Bisogna dire che alcuni  di questi autori non hanno mai espressamente aderito al movimento, anzi – per dirla tutta – a differenza di altre aggregazioni questa definizione è stata appiccicata dall’editoria, dai critici letterari e dai media, probabilmente sulla base di una certa comunanza di vedute degli emergenti della metà degli anni novanta, una certa visione della realtà, per quanto varia e articolata. Sta di fatto che tale etichetta è divenuta un vascello dove far convogliare lettori e operatori del settore interessati a questa narrativa, a un’onda di sensibilità, di idee, di storie e di emozioni. Bisogna dire che Giuseppe Culicchia come altri ha trovato strade diverse. In retrospettiva scopriamo che ciascun autore “cannibale” proprio partendo da quell’humus comune ha sviluppato idee e libri molto divergenti. Un po’ come piccole differenze di angolatura di rette geometriche che nascano da uno stesso punto, determinino nel prosieguo una traiettoria ben specifica rispetto alle altre. Ammaniti è diventato uno scrittore di bestseller, dall’indubbia – a mio avviso – qualità visiva della sua penna; i suoi libri sembrano quasi delle sceneggiature. Enrico Brizzi ha trovato una dimensione nella fantastoria e talvolta anche nella riscoperta del road book, voglio dire dell’idea di scrivere una storia che racconti un viaggio, un cammino fisico, che diviene spunto per intessere storie, avvenimenti, iniziazioni.

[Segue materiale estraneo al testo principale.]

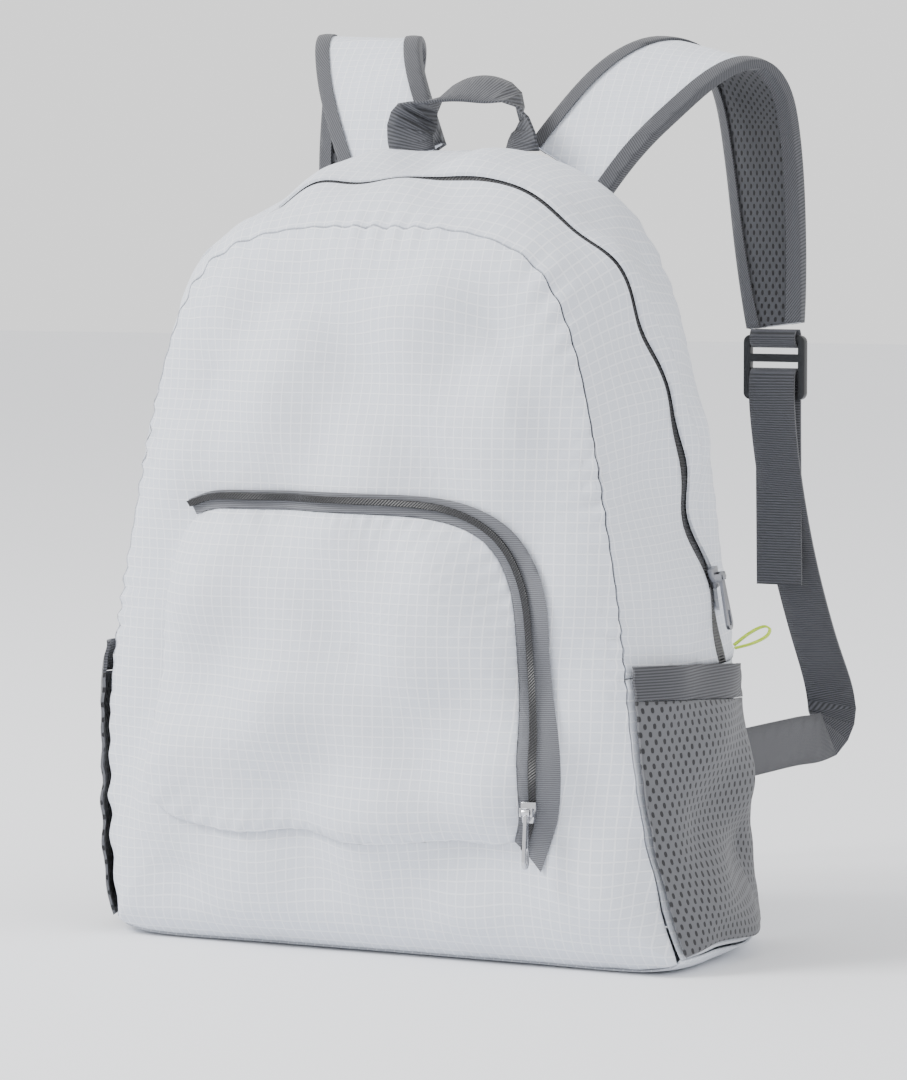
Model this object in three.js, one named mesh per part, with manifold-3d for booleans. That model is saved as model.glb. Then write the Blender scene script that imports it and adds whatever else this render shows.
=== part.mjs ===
// A light packable daypack, standing on its base and packed full: a hollow shell of cloth panels with a main
// zip over the top, a zipped front pocket, a mesh pocket on each side, padded straps and a grab handle.
// Millimetres, +Z up. The front faces -Y, and right is +X, as seen from the front.
import * as THREE from "three";
import { mergeVertices } from "three/addons/utils/BufferGeometryUtils.js";
import Module from "manifold-3d";

const solids = await Module();
solids.setup();

// Main form
const HALF_WIDTH = 150; // front seam to the middle, at the widest
const FRONT_HEIGHT = 356; // top of the front seam
const BACK_HEIGHT = 392; // top of the back seam
const FRONT_REACH = 62; // front seam ahead of the middle, at the base
const FRONT_LEAN = 12; // how much further back the front seam is at the top
const BACK_REACH = 70; // back seam behind the middle, at the base
const BACK_LEAN = 8; // how much further forward the back seam is at the top
const SWELL = 15; // the gusset stands proud of the line between its two seams
const FRONT_BULGE = 24; // the front panel stands proud of its seam
const BACK_BULGE = 9; // the back panel stands proud of its seam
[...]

Isabella Santacroce è stata piuttosto aderente ai suoi esordi. È un’autrice che avverte abbastanza l’idea trasgressiva che può nascere dalla scrittura. Fondamentalmente si è allontanata poco da certi stilemi.

Altri autori come Tiziano Scarpa e Aldo Nove hanno continuato con successo la loro personale poetica.

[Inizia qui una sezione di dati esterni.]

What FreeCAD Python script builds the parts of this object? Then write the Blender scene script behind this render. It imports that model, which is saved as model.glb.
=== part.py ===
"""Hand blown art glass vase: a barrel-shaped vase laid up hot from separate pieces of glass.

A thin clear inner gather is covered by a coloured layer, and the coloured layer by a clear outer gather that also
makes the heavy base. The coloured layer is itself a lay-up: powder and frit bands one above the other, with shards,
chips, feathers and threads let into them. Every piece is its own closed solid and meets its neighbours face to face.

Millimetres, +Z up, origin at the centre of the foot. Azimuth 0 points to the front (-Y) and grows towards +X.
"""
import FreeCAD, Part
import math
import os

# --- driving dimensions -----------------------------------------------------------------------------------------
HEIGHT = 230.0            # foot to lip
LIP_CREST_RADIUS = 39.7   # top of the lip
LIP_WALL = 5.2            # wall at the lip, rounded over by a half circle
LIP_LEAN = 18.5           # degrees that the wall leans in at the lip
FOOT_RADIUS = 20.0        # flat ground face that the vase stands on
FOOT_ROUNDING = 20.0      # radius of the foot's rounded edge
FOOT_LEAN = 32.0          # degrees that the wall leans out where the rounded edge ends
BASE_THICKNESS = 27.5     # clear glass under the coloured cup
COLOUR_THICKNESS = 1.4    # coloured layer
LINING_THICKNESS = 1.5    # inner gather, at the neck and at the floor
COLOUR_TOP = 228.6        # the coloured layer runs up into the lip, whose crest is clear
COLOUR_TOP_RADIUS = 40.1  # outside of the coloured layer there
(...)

Bisogna dire, a onor del vero, che una parte non trascurabile delle opere di tutti questi autori, non ha ottenuto critiche molto positive, e di quelle che contano di più, ovvero le provenienti dai lettori.

Viene da pensare che una parte consistente del loro successo sia generata da alcuni meccanismi che orientano l’opinione pubblica, la realtà dei lettori, i quali a un certo punto, mossi da curiosità, decidono comunque di leggere determinati libri per confrontarsi, nel peggiore dei casi, su quanto è “brutto” un certo romanzo, saggio o altro. È un meccanismo abbastanza perverso, dove alla fine si privilegiano nelle proprie scelte quei libri imposti dall’industria culturale, non riuscendo del tutto a emanciparsi. Cinquanta sfumature di grigio è un libro orrendo o comunque sopravvalutato? Beh, compriamolo per farcene un’idea…

Non si spiega per esempio perché determinati lettori si prodighino in “voti” e recensioni negative, dando però sempre e solo fiducia a certe realtà editoriali o a certe congreghe.

Al lettore dico: se un certo autore/autrice non ti soddisfa, sii “coraggioso”, leggi libri di case editrici differenti. Addentrati nella foresta, scopri nuovi territori. Non ti dico di boicottare questa o quella casa blasonata, ma cerca di essere capace di scelte varie, altrimenti divieni come quel cliente che si lamenta del supermercato dove va ad acquistare le sue vettovaglie, ma non degna di uno sguardo i diversi esercizi che incontra lungo la strada. Ora, le cose stanno cambiando, ma c’è ancora uno zoccolo duro che pretende e desidera che le letture interessanti siano quelle proposte da certi “marchi”, perché compie il grave errore mentale di riconoscere a questi il ruolo quasi unico di proporre ciò che è meglio, ciò che è più interessante. Il lettore inconsciamente ripone una nobiltà di fondo a molti vecchi carrozzoni: se una tal casa editrice mi spiattella questo libro e lo fa tra mille altri, investendoci molti quattrini, vorrà dire che presenta il meglio del meglio o ha i mezzi, la forza e le intenzioni di riconoscerlo (il meglio). Se fa un certo tipo di sforzo è perché una certa cricca di valore pensa che ne valga la pena, e se questo “meglio” non sarà tanto buono vuol dire che ciò che viene da altrove sarà peggio.

No, non è così. Alcuni dei libri più belli e anche editorialmente più accattivanti non sono stati pubblicati o non li vedrete negli scaffali, altri invece si.

Ovviamente ci sono molte opere editate dai big che soddisfano il gusto del lettore, il quale anche in questo, e in Italia particolarmente, non si dimostra sufficientemente maturo, perché magari non sarebbe soddisfatto di meno se si orientasse verso scoperte differenti (con maggior gusto), integrando il libro che viene “sparato” nel megastore con uno meno noto o conosciuto, o di una casa editrice emergente o meno conosciuta.

Eh sì, ci vorrebbe un manifesto del Lettore Cannibale. Ma le cose stanno virando in positivo, sarà merito della crisi che apre nuovi varchi. Dicono sia una legge fissa… Paperbang!